- Brief
Print the lines of the data, starting with the first, up to and including the line where "floor_glow = 0.98" appears.

- Stored data
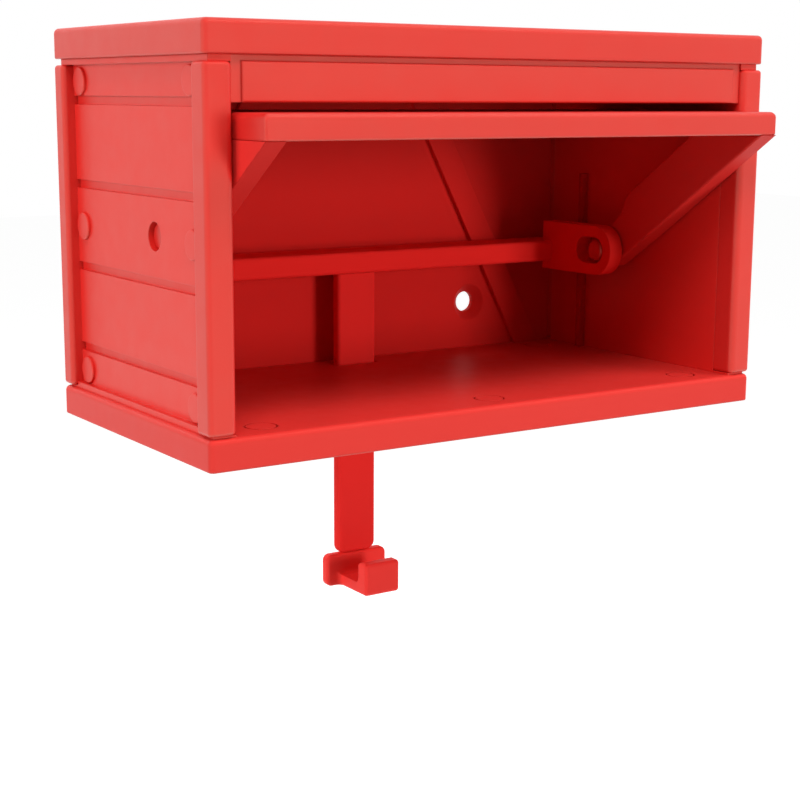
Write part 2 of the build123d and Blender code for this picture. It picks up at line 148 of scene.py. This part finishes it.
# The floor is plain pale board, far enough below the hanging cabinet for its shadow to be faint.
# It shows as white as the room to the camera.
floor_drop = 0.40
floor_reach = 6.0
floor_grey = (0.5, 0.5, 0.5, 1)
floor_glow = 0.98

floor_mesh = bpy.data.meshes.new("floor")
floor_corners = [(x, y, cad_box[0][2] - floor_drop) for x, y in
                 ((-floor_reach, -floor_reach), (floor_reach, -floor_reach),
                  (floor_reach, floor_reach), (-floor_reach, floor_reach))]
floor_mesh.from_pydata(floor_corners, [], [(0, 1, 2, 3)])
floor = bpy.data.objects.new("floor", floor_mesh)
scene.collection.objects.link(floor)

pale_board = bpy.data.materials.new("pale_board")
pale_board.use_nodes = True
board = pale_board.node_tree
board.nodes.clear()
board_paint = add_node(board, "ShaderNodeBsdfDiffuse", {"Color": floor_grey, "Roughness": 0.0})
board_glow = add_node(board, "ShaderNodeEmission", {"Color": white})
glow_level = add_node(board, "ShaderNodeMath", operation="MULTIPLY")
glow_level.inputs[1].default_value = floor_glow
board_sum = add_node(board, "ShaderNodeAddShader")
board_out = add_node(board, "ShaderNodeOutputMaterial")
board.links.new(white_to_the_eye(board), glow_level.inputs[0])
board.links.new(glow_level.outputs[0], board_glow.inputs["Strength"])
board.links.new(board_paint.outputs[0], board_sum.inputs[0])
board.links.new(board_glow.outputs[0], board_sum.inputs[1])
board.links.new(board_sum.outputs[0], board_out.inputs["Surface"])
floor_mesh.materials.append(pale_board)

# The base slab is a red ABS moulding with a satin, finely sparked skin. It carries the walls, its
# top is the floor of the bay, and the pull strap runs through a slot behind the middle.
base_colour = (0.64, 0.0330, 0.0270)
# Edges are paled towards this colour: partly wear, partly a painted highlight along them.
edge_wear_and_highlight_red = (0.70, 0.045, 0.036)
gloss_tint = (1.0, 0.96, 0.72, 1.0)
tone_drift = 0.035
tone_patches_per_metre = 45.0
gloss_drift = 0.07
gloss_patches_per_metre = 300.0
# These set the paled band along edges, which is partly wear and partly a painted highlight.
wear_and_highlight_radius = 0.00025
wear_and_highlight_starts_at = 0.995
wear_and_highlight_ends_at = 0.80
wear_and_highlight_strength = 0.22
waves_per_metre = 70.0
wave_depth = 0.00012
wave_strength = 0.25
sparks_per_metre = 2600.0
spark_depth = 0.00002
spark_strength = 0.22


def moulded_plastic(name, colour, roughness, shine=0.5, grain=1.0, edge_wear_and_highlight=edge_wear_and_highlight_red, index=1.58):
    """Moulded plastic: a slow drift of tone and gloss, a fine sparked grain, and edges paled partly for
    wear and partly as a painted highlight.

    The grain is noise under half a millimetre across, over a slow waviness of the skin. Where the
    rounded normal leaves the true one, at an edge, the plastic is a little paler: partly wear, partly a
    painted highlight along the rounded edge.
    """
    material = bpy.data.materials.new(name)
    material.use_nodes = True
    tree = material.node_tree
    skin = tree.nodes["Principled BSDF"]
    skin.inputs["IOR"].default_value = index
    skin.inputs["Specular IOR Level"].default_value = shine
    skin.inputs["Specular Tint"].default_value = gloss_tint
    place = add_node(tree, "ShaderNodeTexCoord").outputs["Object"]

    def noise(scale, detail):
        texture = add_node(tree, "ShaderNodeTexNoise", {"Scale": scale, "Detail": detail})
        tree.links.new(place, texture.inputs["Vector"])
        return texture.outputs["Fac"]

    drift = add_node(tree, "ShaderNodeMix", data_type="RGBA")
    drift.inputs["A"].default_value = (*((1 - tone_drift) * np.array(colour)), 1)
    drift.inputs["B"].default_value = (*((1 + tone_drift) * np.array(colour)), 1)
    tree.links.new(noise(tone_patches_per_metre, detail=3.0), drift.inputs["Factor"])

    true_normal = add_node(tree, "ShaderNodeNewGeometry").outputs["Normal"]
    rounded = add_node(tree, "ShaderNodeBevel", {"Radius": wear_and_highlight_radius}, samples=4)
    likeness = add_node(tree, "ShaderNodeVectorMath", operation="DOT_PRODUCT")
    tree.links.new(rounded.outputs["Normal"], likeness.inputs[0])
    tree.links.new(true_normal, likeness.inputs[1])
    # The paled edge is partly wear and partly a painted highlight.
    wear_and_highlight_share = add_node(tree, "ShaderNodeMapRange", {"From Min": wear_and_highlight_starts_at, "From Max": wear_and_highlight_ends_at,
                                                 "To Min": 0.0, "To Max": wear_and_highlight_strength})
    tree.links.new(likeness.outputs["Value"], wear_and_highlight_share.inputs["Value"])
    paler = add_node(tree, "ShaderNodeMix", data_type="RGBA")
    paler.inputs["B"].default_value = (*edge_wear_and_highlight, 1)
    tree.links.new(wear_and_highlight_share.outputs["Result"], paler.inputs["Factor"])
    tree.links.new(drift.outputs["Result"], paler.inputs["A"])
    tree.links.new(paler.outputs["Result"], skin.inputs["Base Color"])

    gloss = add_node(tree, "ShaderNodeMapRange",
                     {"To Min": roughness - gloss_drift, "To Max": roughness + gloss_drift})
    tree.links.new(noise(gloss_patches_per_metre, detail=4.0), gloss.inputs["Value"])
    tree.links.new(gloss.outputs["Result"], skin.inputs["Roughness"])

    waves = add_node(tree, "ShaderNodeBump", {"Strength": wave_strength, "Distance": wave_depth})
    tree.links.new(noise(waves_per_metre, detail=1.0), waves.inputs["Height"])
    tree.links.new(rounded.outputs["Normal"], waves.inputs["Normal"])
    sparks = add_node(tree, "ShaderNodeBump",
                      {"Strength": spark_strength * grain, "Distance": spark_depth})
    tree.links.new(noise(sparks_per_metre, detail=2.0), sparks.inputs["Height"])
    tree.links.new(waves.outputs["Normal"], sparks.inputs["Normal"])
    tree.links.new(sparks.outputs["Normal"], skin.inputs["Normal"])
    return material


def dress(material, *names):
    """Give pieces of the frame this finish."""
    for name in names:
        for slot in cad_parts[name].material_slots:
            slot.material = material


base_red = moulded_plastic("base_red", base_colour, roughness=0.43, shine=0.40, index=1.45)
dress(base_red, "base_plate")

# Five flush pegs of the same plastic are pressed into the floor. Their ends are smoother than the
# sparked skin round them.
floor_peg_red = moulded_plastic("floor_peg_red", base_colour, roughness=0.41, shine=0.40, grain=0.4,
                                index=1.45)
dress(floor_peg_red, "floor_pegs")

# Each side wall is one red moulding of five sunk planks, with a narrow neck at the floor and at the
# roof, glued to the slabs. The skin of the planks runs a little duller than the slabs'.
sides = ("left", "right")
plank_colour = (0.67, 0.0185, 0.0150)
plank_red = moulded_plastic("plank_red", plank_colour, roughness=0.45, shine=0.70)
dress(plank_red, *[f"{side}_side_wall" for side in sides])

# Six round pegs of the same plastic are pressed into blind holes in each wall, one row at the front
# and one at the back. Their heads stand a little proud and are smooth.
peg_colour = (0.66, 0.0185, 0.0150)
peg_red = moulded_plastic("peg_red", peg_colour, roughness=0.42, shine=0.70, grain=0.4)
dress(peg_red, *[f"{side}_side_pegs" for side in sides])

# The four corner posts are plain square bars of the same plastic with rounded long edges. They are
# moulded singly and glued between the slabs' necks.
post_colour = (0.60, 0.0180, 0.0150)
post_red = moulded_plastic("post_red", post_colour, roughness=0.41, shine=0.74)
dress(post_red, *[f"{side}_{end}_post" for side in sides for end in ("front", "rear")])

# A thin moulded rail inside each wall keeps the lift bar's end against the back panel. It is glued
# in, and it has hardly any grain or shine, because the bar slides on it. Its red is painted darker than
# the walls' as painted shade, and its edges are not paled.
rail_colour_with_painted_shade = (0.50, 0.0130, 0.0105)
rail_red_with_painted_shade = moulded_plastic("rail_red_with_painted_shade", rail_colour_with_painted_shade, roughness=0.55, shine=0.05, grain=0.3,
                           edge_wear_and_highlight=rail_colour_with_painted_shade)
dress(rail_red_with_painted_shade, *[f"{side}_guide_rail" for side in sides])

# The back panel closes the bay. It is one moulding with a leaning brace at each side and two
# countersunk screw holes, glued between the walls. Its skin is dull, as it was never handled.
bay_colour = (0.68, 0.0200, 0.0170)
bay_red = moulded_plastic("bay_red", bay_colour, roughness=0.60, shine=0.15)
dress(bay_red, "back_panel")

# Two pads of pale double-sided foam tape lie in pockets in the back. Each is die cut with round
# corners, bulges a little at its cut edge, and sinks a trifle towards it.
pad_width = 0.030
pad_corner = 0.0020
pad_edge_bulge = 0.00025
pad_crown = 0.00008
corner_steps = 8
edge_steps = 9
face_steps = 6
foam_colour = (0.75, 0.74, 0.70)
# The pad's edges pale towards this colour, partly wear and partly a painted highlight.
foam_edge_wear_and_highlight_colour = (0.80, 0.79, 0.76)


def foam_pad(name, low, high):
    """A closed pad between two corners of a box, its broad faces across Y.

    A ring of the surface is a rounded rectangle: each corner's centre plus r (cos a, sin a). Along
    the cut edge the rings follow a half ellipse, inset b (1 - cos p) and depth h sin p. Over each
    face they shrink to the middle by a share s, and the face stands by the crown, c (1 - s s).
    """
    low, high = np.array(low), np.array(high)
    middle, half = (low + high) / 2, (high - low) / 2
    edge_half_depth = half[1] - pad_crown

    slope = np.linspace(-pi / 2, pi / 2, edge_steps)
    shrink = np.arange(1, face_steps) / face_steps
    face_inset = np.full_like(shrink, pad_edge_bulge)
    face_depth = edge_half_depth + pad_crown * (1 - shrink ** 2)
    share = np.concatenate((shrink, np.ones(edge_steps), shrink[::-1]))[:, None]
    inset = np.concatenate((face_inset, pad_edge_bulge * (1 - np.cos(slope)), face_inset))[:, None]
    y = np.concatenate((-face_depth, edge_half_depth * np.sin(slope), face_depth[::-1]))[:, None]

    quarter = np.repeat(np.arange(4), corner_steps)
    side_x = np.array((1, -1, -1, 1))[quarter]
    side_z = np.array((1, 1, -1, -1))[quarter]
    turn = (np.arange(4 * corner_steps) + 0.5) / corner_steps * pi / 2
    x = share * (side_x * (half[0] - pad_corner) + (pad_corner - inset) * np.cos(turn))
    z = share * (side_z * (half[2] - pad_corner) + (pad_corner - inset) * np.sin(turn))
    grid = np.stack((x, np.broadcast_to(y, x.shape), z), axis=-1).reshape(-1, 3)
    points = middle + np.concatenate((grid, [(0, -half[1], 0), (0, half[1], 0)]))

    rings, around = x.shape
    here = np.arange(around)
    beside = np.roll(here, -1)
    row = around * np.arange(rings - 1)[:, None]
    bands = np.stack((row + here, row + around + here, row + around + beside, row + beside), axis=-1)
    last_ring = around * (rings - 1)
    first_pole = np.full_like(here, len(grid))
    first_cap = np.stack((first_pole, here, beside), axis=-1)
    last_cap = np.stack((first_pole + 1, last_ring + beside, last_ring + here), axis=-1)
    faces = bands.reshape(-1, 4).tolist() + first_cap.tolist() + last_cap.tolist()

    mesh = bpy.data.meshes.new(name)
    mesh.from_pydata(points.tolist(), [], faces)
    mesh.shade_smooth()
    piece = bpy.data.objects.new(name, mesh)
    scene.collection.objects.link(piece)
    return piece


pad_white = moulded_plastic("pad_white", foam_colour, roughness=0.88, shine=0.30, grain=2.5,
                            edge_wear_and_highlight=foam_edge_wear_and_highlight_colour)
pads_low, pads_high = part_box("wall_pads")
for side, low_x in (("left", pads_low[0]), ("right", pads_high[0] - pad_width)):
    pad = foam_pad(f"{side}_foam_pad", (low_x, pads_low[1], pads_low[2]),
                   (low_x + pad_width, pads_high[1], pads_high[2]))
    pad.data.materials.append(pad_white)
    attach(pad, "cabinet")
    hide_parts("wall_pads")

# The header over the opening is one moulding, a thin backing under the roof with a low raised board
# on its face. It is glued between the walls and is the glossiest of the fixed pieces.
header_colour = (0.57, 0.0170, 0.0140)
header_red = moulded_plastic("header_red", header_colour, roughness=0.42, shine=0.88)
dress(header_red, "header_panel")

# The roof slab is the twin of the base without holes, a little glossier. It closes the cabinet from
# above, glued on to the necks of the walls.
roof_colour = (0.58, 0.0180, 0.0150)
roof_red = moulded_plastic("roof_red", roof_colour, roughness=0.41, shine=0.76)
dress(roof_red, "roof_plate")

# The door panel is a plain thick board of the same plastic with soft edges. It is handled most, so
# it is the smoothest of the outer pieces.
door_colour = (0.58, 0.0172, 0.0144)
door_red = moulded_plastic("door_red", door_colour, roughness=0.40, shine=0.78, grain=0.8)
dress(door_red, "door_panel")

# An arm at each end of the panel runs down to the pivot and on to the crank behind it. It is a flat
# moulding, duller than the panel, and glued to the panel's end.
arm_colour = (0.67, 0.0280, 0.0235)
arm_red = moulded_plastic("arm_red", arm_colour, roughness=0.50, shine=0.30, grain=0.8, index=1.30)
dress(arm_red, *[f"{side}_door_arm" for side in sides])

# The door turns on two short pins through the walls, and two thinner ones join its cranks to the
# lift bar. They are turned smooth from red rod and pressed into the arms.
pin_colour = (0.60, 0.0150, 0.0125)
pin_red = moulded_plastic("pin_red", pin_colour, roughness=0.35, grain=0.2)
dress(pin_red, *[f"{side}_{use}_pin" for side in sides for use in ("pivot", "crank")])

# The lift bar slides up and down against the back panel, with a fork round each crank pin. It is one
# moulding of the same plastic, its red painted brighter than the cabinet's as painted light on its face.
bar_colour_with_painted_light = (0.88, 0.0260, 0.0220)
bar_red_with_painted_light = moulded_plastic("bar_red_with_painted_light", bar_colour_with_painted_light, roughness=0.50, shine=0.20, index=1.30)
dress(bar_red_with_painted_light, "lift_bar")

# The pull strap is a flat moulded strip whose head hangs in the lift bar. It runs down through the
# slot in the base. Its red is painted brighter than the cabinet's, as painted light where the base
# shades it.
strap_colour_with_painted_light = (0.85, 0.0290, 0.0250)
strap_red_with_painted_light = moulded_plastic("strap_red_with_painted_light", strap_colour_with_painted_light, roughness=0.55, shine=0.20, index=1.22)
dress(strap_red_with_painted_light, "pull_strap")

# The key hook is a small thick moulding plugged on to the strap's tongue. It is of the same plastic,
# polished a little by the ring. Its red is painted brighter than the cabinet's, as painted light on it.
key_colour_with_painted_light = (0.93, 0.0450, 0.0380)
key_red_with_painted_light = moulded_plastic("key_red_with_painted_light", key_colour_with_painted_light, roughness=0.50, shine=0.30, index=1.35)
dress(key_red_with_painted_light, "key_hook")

- Written answer
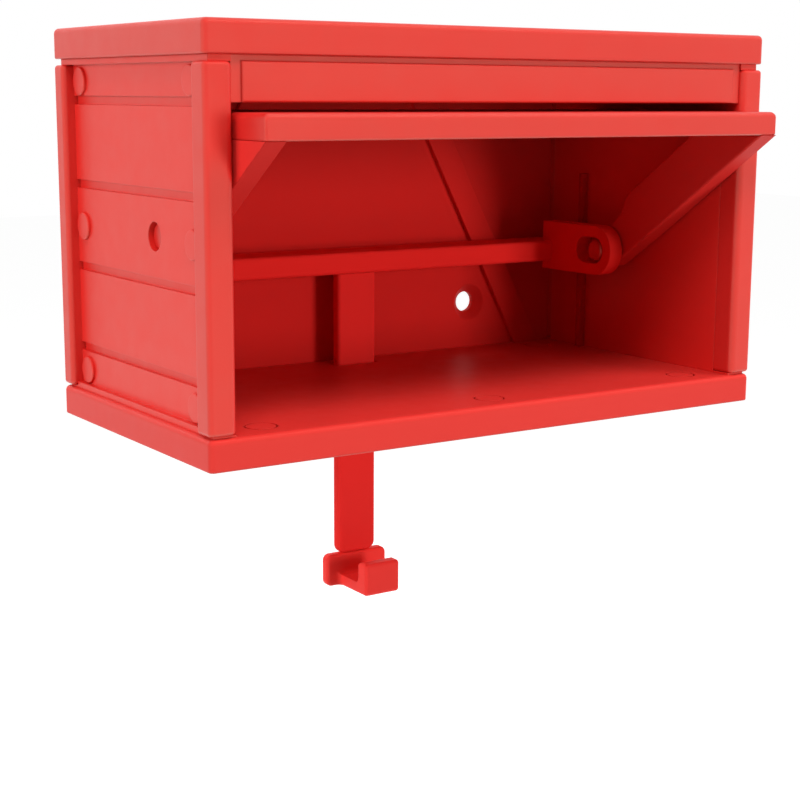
Write part 2 of the build123d and Blender code for this picture. It picks up at line 148 of scene.py. This part finishes it.
# The floor is plain pale board, far enough below the hanging cabinet for its shadow to be faint.
# It shows as white as the room to the camera.
floor_drop = 0.40
floor_reach = 6.0
floor_grey = (0.5, 0.5, 0.5, 1)
floor_glow = 0.98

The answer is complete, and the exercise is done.